When Gov. Gavin Newsom signed an executive order Wednesday putting a moratorium on the death penalty in California, he called it the culmination of a personal, 40-year journey.

He spoke about meeting men imprisoned in San Quentin State Prison, including a former high school classmate on death row and a foster brother who did time for dealing crack cocaine.

He described meeting a wrongfully convicted man, Pete Pianezzi, who narrowly escaped death row and was later pardoned, and whose case was championed by Newsom’s father and grandfather.

Saying the death penalty is “ineffective, irreversible and immoral,” Newsom granted reprieves to all 737 Californians awaiting executions – sparing the lives of a quarter of the country’s death row inmates as long as he is governor.

He said the death penalty system has discriminated against mentally ill defendants and people of color, has not made the state safer and has wasted billions of taxpayer dollars.

He cited the 164 people nationwide who have been freed from death row after they were found to be wrongfully convicted.

But in the end, the Democratic governor said he made an emotional decision: “I cannot sign off on executing hundreds and hundreds of human beings.”

His action comes three years after California voters rejected an initiative to end the death penalty, instead passing a measure to speed up executions.

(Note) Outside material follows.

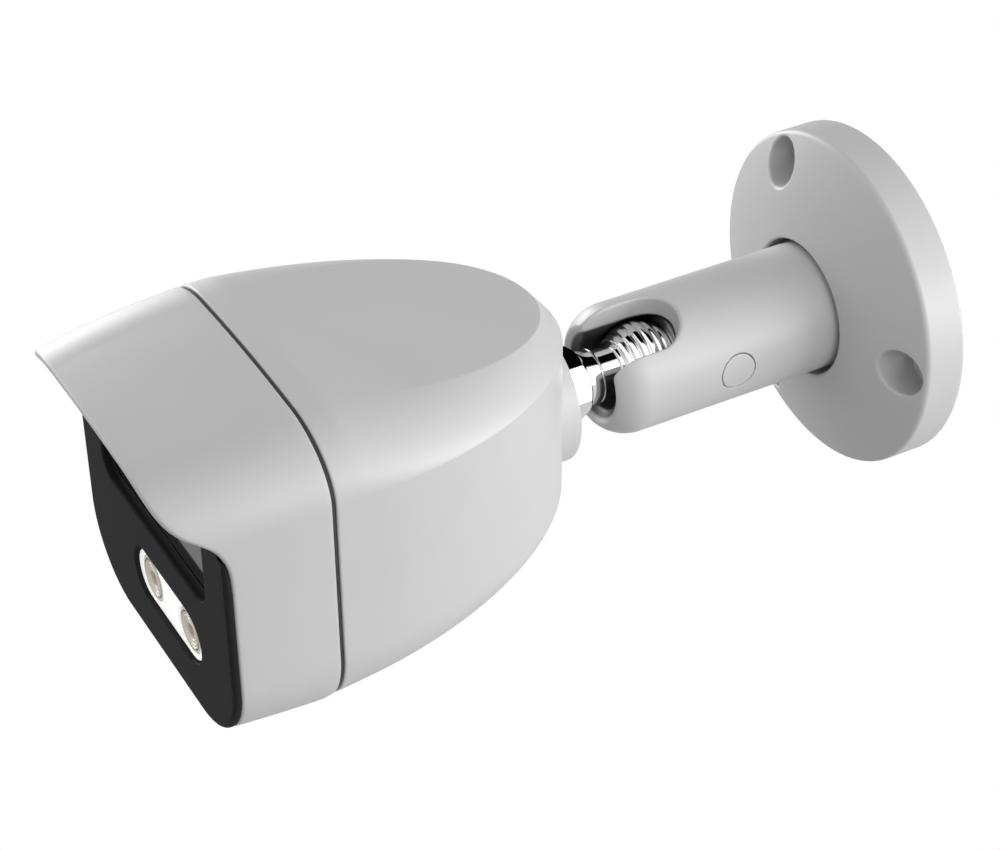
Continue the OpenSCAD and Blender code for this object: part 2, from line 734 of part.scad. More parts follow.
module cable_socket() color([0.93, 0.93, 0.9]) translate([0, 0, 2])
    slab_y(6, 3.5, 0.5, power_y - 7, power_y);

wall_plate();
swivel_screw();
swivel_washer();
arm();
arm_insert();
clamp_plunger();
lock_screw();
lock_screw_plug();
ball_stud();
stud_nut();
rear_housing();
housing_seal();
front_housing();
housing_screws();
stud_o_ring();
cable_grommet();
face_plate();
face_screws();
window_glass();
window_seal();
lamp_panel();
lamp_reflectors();
lamp_emitters();
lamp_board();
lens_barrel();
lens_front_glass();
lens_rear_glass();
lens_lock_ring();
lens_holder();
ir_filter();
image_sensor();
sensor_board();
processor();
main_bracket();
bracket_screws();
board_posts();
board_screws();
power_board();
cable_socket();
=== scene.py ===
import itertools
import math

import bmesh
import bpy
import numpy as np
from mathutils import Matrix, Vector


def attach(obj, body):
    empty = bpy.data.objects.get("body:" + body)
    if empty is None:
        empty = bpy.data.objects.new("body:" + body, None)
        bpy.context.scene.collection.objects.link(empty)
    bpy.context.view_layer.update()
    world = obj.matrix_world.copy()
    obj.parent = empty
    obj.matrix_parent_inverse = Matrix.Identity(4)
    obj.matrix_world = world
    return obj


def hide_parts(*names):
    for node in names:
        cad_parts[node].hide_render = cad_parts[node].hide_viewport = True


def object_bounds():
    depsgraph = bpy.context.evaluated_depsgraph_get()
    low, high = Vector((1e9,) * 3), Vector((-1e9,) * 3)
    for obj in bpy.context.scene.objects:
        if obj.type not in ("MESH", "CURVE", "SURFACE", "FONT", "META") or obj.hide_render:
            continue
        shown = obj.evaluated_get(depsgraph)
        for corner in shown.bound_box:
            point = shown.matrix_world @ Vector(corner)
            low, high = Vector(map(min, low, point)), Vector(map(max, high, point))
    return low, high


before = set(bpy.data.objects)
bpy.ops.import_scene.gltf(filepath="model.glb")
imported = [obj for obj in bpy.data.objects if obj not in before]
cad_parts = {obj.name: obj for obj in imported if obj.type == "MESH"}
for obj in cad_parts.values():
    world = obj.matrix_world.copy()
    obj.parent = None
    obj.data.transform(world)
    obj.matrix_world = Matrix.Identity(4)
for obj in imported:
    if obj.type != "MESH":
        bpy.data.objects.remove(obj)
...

On Wednesday, Assemblyman Marc Levine proposed giving Californians yet another chance to weigh in: the San Rafael Democrat is introducing a constitutional amendment that would abolish capital punishment if approved by voters in 2020. Newsom said he will support the measure if the Legislature puts it on the ballot.

To crime victims, Newsom said, “we owe you, and we need to do more and do better. But we cannot advance the death penalty in an effort to soften the blow of what happened.”

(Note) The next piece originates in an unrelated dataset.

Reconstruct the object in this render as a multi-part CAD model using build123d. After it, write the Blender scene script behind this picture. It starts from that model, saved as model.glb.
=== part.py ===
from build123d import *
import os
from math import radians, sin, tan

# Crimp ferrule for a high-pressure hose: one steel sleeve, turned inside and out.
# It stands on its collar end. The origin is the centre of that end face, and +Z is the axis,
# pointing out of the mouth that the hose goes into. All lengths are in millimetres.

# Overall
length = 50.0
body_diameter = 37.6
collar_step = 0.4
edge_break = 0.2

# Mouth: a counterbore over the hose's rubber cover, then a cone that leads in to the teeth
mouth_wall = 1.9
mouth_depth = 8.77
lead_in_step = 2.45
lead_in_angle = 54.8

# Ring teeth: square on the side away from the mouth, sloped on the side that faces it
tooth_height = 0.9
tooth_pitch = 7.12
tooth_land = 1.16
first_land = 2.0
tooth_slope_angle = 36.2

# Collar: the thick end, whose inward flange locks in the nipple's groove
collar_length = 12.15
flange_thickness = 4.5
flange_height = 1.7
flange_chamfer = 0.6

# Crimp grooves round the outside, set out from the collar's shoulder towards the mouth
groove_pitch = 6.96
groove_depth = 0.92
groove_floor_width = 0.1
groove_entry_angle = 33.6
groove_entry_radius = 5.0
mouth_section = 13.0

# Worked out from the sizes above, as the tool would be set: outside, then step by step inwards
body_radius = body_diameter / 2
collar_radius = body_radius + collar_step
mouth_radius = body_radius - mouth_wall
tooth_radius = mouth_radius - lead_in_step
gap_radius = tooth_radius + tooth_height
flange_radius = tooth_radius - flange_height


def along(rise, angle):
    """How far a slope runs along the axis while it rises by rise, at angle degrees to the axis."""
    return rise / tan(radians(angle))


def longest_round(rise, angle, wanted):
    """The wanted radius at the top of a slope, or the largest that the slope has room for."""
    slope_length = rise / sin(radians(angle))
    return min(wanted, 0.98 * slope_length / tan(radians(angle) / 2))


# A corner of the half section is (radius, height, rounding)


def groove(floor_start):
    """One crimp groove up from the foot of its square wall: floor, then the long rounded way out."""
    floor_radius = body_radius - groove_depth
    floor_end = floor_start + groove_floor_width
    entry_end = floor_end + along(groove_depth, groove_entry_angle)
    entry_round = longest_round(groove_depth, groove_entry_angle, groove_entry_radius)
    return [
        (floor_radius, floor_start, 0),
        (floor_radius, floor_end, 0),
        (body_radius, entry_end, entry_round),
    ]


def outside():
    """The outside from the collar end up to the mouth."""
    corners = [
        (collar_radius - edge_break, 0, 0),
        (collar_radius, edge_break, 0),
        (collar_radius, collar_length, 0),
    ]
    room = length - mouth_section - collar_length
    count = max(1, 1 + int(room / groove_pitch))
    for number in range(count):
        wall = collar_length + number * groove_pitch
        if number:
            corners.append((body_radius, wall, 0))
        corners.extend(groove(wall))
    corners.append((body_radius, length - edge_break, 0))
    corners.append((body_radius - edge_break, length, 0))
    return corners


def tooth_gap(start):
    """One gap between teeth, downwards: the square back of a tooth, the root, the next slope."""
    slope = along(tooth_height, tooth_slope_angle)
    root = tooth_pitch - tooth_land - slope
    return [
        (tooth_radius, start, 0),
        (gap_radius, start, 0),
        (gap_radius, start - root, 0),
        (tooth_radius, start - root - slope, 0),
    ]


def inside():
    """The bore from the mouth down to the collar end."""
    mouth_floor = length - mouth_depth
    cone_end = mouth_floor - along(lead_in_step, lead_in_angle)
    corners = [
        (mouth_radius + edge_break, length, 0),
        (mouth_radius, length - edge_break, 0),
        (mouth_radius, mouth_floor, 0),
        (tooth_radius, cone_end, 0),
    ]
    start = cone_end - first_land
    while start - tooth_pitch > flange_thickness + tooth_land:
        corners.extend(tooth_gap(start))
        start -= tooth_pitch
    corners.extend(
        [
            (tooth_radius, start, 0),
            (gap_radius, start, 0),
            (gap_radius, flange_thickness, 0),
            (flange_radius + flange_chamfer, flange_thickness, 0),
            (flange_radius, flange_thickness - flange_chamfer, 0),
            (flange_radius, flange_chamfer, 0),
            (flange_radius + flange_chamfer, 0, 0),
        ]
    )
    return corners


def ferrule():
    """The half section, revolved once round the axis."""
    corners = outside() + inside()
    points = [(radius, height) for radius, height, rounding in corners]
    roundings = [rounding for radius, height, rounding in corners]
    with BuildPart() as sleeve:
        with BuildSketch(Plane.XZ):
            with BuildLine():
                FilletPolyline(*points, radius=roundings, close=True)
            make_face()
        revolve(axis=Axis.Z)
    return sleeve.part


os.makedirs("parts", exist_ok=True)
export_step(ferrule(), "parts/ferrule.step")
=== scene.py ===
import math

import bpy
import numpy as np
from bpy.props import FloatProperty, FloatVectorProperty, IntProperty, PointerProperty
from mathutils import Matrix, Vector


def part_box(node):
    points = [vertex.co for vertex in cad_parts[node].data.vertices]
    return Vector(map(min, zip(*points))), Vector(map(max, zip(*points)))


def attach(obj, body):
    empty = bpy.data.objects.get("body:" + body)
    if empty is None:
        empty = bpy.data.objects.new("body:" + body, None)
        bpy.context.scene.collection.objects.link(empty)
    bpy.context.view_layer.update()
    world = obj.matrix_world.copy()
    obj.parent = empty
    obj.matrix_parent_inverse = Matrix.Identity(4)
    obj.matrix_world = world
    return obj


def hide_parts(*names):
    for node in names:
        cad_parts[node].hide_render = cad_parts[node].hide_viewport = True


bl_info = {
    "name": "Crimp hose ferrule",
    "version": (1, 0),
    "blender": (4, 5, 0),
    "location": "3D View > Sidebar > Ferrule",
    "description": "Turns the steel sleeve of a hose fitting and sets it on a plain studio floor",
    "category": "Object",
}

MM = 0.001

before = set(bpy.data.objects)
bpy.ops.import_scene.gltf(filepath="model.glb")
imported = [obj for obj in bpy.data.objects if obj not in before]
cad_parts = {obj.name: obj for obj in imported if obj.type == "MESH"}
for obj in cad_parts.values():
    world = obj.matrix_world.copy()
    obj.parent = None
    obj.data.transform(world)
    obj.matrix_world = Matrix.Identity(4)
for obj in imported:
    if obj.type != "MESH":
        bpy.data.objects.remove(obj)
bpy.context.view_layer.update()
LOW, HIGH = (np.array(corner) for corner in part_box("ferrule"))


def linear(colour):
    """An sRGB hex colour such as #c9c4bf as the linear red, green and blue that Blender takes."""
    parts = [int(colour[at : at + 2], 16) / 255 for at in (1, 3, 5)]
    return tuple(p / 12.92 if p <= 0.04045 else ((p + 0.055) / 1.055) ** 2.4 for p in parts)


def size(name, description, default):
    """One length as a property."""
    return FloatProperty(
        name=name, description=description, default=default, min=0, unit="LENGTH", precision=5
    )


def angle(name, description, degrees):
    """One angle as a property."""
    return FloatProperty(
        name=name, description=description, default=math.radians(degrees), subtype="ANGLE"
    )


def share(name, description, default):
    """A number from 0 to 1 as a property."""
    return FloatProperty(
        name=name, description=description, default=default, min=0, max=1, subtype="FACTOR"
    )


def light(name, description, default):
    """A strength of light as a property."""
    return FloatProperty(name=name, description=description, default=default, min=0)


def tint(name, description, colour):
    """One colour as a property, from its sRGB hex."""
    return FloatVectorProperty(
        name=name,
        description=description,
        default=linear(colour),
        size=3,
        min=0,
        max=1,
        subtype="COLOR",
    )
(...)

The California Constitution gives the governor power to grant reprieves to inmates, and Newsom’s move generated widespread praise from fellow Democrats, including House Speaker Nancy Pelosi and California Sen. Kamala Harris.

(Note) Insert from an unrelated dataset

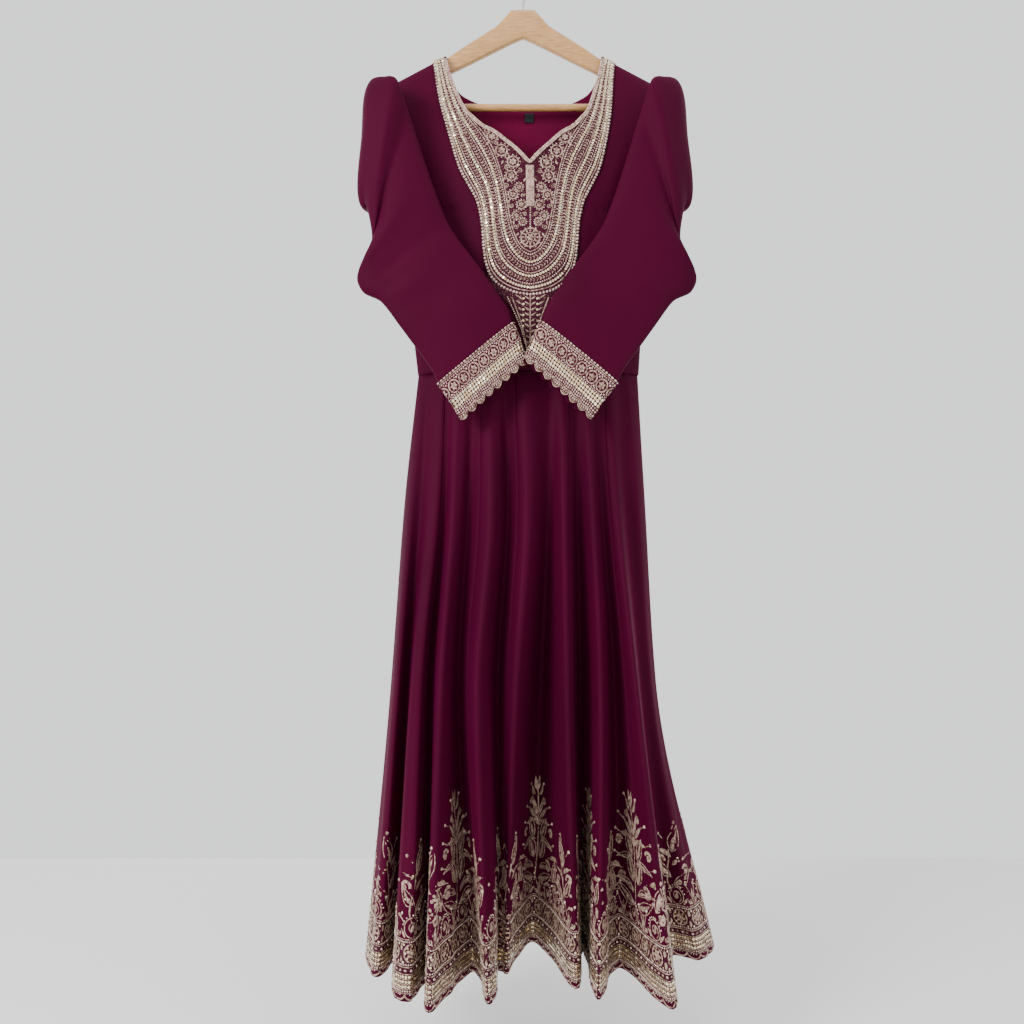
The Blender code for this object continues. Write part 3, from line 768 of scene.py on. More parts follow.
antique_thread = gold_thread("antique_thread", THREAD_DARK, THREAD_LIGHT, 0.48, 0.2)
pearl_bead = gold_thread("pearl_bead", (0.30, 0.19, 0.15, 1), (0.80, 0.64, 0.53, 1), 0.3, 0.15)
sequin_gold_painted_glint = spangle_gold_painted_glint()

# Yoke embroidery
# Rows of braid, beads and sequins follow the yoke's outline from the shoulders round its foot,
# a field of rosettes and scrolls fills the middle, and leaves and sequins run down the tail.

# Half width of the inner and of the outer row by height, in mm, down to where each crosses over.
INNER_ROW = (
    (118, -142),
    (101, -200),
    (84, -236),
    (66, -262),
    (54, -284),
    (43, -318),
    (37, -345),
    (32, -376),
    (27, -402),
    (19, -424),
    (9, -437),
    (0, -441),
)
OUTER_ROW = (
    (134, -142),
    (126, -212),
    (115, -265),
    (101, -316),
    (89, -340),
    (76, -367),
    (70, -396),
    (66, -444),
    (60, -469),
    (49, -485),
    (32, -496),
    (15, -501),
    (0, -503),
)
# Share of the way from the inner to the outer row, and what is worked there.
YOKE_ROWS = (
    (0.0, "cord"),
    (0.07, "beads"),
    (0.16, "braid"),
    (0.25, "sequins"),
    (0.33, "beads"),
    (0.42, "braid"),
    (0.51, "cord"),
    (0.58, "sequins"),
    (0.67, "braid"),
    (0.76, "beads"),
    (0.84, "sequins"),
    (0.92, "cord"),
    (1.0, "pearls"),
)
# How far apart each kind of row is worked, and the radius and height of its beads, in mm.
ROW_PITCH = {"cord": 4, "beads": 3.3, "pearls": 4.9, "sequins": 4.3, "braid": 4.8}
BEAD_SIZES = {"beads": (1.25, 1.2), "pearls": (2.1, 1.9)}
# Rosettes beside the neckline: across, height and radius in mm, each with its mirror image.
YOKE_ROSETTES = (
    (53, -268, 8),
    (40, -290, 8.5),
    (24, -308, 8),
    (27, -329, 7.5),
    (16, -346, 5.5),
    (25, -357, 6.5),
    (13, -372, 6),
    (20, -388, 5.5),
    (11, -397, 4.5),
)
# Scrolls between them: across, height and radius in mm, where the curl starts and its turns.
YOKE_SCROLLS = (
    (62, -258, 5, 0.4, 1.1),
    (47, -278, 4.5, 2.2, -1.1),
    (33, -300, 5, 0.2, 1.2),
    (33, -317, 4, 2.6, -1.1),
    (15, -322, 4, 1.2, 1.2),
    (34, -344, 4, 0.3, 1.1),
    (11, -358, 3.6, 2.6, 1.1),
    (27, -373, 4, 1.0, -1.2),
    (8, -386, 3.4, 0.4, 1.1),
    (21, -404, 4, 2.4, 1.2),
)
# Leaves between them: across and height in mm, direction in radians and length in mm.
YOKE_LEAVES = (
    (58, -276, -0.9, 8),
    (38, -305, -1.4, 7),
    (20, -316, 2.4, 7),
    (36, -331, -1.2, 7),
    (9, -338, 2.0, 7),
    (30, -365, -1.3, 7),
    (7, -377, 1.9, 6),
    (24, -395, -1.7, 7),
    (17, -413, -1.2, 7),
)
# The ringed flower at the foot of the field: across, height and radius in mm.
MEDALLION = (0, -420, 13.5)
scatter = np.random.default_rng(7)


def rosette(thread, beads, x, y, radius):
    """A ringed flower inside a round of beads."""
    thread.ring(x, y, radius, 0.26 * radius)
    thread.flower(x, y, radius * 0.72, 6, 0.4 + x)
    for turn in np.arange(12) * math.pi / 6:
        beads.dome(*away(x, y, radius * 1.28, turn), 1.0 * MM, 1.1 * MM)


def scroll(thread, x, y, radius, start, turns, width):
    """A curling stem that winds in towards its eye."""
    steps = np.linspace(0, 1, int(16 * abs(turns)) + 4)
    angles = start + steps * turns * 2 * math.pi
    radii = radius * (1 - 0.8 * steps)
    line = np.stack([x + radii * np.cos(angles), y + radii * np.sin(angles)], 1)
    thread.cord(line, width)
    thread.dome(*line[-1], width * 0.9, 1.1 * MM)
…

But Newsom’s action angered death penalty proponents.

President Donald Trump alluded to California voters’ support for the death penalty when he criticized Newsom on Wednesday morning.

“Defying voters, the Governor of California will halt all death penalty executions of 737 stone cold killers,” the Republican president tweeted. “Friends and families of the always forgotten VICTIMS are not thrilled, and neither am I!”

While campaigning for the death penalty repeal measure in 2016, Newsom told The Modesto Bee editorial board he would “be accountable to the will of the voters” on the death penalty if he became governor.

Lt. Governor of California, Gavin Newsom, talks about Prop. 62 – the repeal of the death penalty – at the Modesto Bee offices in Modesto, Calif. He spoke to The Bee's Editorial Board on Thursday, Sept. 15., 2016



Newsom reneged on his commitment, said Assemblyman Tom Lackey, R-Palmdale.

“It’s a reversal of the position he had indicated that he was going to take,” he said. “You’ve got to remember, you’ve got families that are reeling from the brutal nature in which they lost their loved ones.”

Newsom said Wednesday that, before he took office, discussing the death penalty was an “intellectual” exercise. Now that he has the power to allow executions, he said, it’s an emotional decision that keeps him up at night.

“It’s not an abstract question any longer,” he said.

California has not executed anyone in more than a decade because of legal challenges to the state’s execution protocol. But executions for 25 inmates who have exhausted their appeals could have resumed soon if those challenges were resolved, Newsom said.

California is one of 31 states with capital punishment, according to the National Conference of State Legislatures. In recent years, other states have abolished the death penalty and several other governors have placed moratoriums on executions.

This moratorium will be in place for the duration of Newsom’s time in office, the governor’s office said. After that, a future governor could decide to resume executions.

Newsom’s order also withdraws California’s lethal injection protocol and closes the execution chamber at San Quentin, where most death row inmates are imprisoned. It doesn’t free anyone on death row.

Newsom said his ultimate goal is to end capital punishment.

“If you rape, we don’t rape,” he said. “I think if someone kills, we don’t kill.”